PDA

View Full Version : Songs for the Philologists


Huinesoron
11-14-2019, 06:47 AM
Do you know what the rarest Tolkien book is? It's not any sort of first edition, or anything of that kind: it's Songs for the Philologists (https://en.wikipedia.org/wiki/Songs_for_the_Philologists), a collection of poems (13 by Tolkien) that was apparently made without his permission, never distributed, and almost entirely lost in a fire. (I first learnt about it in the course of a Balfrog/Seth thread (http://forum.barrowdowns.com/showthread.php?t=19179&highlight=Songs+Philologists) a couple of years back.)

Well, it turns out that a few years ago, someone with far too much time on their hands wrangled up a copy and turned it into a convenient PDF, which (in the course of trying to do something similar myself) I've just found.

Songs for the Philologists (https://web.archive.org/web/20170705155238/http://tolkienbrasil.com/wp-content/uploads/2016/02/Songs_for_the_Philologists.pdf), 2007 edition

(Be aware that the PDF is apparently coded so that you can't copy and paste the contents, which is very clever and very annoying. :rolleyes:)

One of the more... interesting Tolkien works (and one of the few in modern English) is Frenchmen Froth, which is, er... extremely snarky:

Though Education quack, quack, quack,
And force upon our weasands
The nostrums from its nonsense pack
In endless silly seasons
Though tyrant force behind our back
Shall thrust us without reason
To halls that light and leaning lack
Where teachers talk of treason,

This is my faith, I do maintain, until the stars shall fall, sir!
That fear and false report shall not make English fall, sir!

hS

Inziladun
11-14-2019, 07:50 AM
I've heard of that collection before.
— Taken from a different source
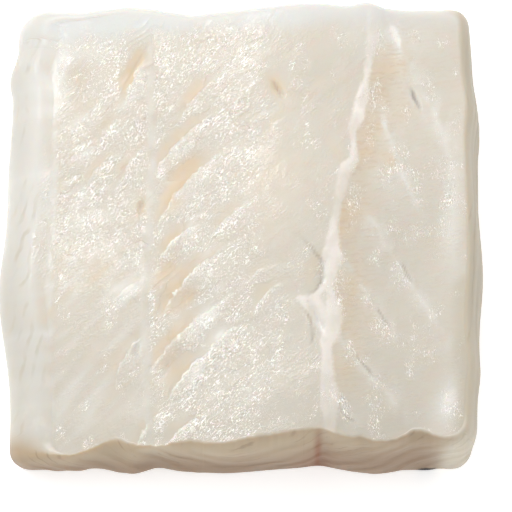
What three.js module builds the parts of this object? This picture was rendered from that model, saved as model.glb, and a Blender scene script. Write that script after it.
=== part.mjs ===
// A square portion of raw white fish fillet, skinned and lying on its flat skinned side.
// It is one soft block: two muscles that meet along a seam, with their flakes, membrane lines,
// small tears and layered cut faces in relief, and a scrap of dark skin left at the near edge.
// Millimetres, +Z up. X runs across the fillet, Y from the near cut face to the far one.
// The origin is at the centre of the flat base.
import * as THREE from "three";

// Driving sizes of the block, in millimetres
const WIDTH = 100;
const DEPTH = 95;
const LOW_SIDE_HEIGHT = 17; // the fillet thins towards its left side
const HIGH_SIDE_HEIGHT = 33;
const WIDEST_HEIGHT = 7; // the walls bulge out furthest here
const BASE_TUCK = 1.4; // the walls turn in under the bulge before they meet the floor
// Share of a side that each rounded upright corner takes away
const CORNER_PULL = { near: [0.016, 0.033], far: [0.021, 0.02] }; // left, right
const SHOULDER = { left: 9, right: 3.4, near: 1.9, far: 3 }; // how far the walls lean in
const LEAN_POWER = 8; // only the points close to a wall follow its shoulder outwards
const WAVE_ROOM = { left: 2.2, right: 2.2, near: 1, far: 1 }; // what the waves below may add to a side
const THICKENS = { from_x: -52, to_x: 22 }; // the fillet gains its height between these
const BROAD_CROWN = { x: 2, reach: 17, height: 0.5 }; // the broad muscle's own rise
const END_DROP = 0.6; // the top sinks this much towards the near and far edges

// Resolution of the faceted solid
const TOP_CELLS = 48;
const SHOULDER_ROWS = 10;
const TUCK_ROWS = 3;
const EDGE_CROWDING = 0.25; // the points lie closer together towards the edges

// Where the outline swells out or pulls in along each side
const OUTLINE_WAVES = {
  left: [
    { at: -9, reach: 14, out: 2.1 },
    { at: 13, reach: 13, out: 1 },
    { at: 36.5, reach: 3.4, out: 1.2 },
    { at: 42, reach: 5, out: -0.7 },
  ],
  right: [
    { at: -8, reach: 34, out: 1.6 },
    { at: 26.5, reach: 5, out: 0.9 },
    { at: -19, reach: 8, out: -0.6 },
    { at: -31, reach: 4, out: 0.4 },
    { at: -46, reach: 3, out: 0.4 },
  ],
  near: [
    { at: -45, reach: 4, out: 0.5 },
    { at: -37.2, reach: 4, out: 0.4 },
    { at: -29.4, reach: 3, out: -0.4 },
    { at: -22.5, reach: 3, out: 0.7 },
    { at: -17.6, reach: 3, out: -0.6 },
    { at: -3, reach: 9, out: 1 },
    { at: 16, reach: 3.5, out: -0.5 },
    { at: 27.4, reach: 6, out: 1.1 },
    { at: 46, reach: 3, out: 0.6 },
  ],
  far: [
    { at: -41.5, reach: 6.5, out: 2.2 },
    { at: -25.5, reach: 11, out: 2.9 },
    { at: -9.8, reach: 5, out: -0.7 },
    { at: 13.7, reach: 9, out: 1.3 },
    { at: 26, reach: 2.8, out: 1.4 },
    { at: 39.2, reach: 10, out: -0.5 },
  ],
};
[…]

Tolkien's incomparable use of language is, to me, one of the inexorable pulls of his works.
However, the study of words themselves never has commended itself to me especially.
Still, this is worth a look just to see the man revel in his passion.

William Cloud Hicklin
11-20-2019, 09:18 AM
Well, the collection was certainly made with Tolkien's (and EV Gordon's) permission, since they made it! But the printed booklet certainly was done without, a decade after Tolkien left Leeds.

Huinesoron
11-20-2019, 09:39 AM
Well, the collection was certainly made with Tolkien's (and EV Gordon's) permission, since they made it! But the printed booklet certainly was done without, a decade after Tolkien left Leeds.

Ha, good catch. The fact that they were typed up for students is really interesting, because it might make sense of that caption on the cover:

Mál-rúnar skaltu kunna

Google Translate identifies this as Icelandic, and translates it as Know the Runes, but the actual translation looks a bit more... well, snarky. Still entirely by Google:

-Mál-rúnar, by itself, translates as 'speech-runes'.
-kunna is a form of 'be able to', 'can' (or maybe 'have').
-skaltu is translated as 'please', but alternate translations are 'do' or 'you should' - it's an imperative.
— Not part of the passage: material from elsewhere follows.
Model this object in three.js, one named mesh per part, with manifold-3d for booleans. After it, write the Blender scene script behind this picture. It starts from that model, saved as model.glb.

Which means, I think, that the entire thing comes out not as 'know the runes', but as:

Please learn the words!

hS

The Squatter of Amon Rûdh
04-08-2020, 06:34 AM
I've been looking for a copy of this for years. Tom Shippey quotes from it in The Road to Middle-earth, but like many of Tolkien's less well-known work it was published in an obscure place. In this case it was a limited print run of an earlier booklet made as a teaching aid for the B or 'birch' (primarily linguistic) stream of the University of Leeds English school.

It doesn't surprise me that UCL was involved, since it's one of the centres for medieval English studies even today. It turns out that A.H. Smith, a former student at Leeds, was responsible for the printing.

To be fair to HarperCollins, the audience for a teaching aid in medieval studies, largely written in dead languages and long ago overtaken by scholarship, is doubtful. Probably the copyright is disputable between Leeds university and the estates of Tolkien, Gordon and the other contributors, and the questionable marketability of the work has made untangling the legal situation uneconomical. Still, here a copy is. Thanks for that one, hS. Éadig béo þu

Mithalwen
04-08-2020, 01:48 PM
Do you know what the rarest Tolkien book is? It's not any sort of first edition, or anything of that kind: it's Songs for the Philologists (https://en.wikipedia.org/wiki/Songs_for_the_Philologists), a collection of poems (13 by Tolkien) that was apparently made without his permission, never distributed, and almost entirely lost in a fire. (I first learnt about it in the course of a Balfrog/Seth thread (http://forum.barrowdowns.com/showthread.php?t=19179&highlight=Songs+Philologists) a couple of years back.

One of the more... interesting Tolkien works (and one of the few in modern English) is Frenchmen Froth, which is, er... extremely snarky:



hS

That is a spoof, a better word currently eludes me, of the satirical 18th song the Vicar of Bray, which having learned at my mother’s knee, I am now going to have as an ear worm.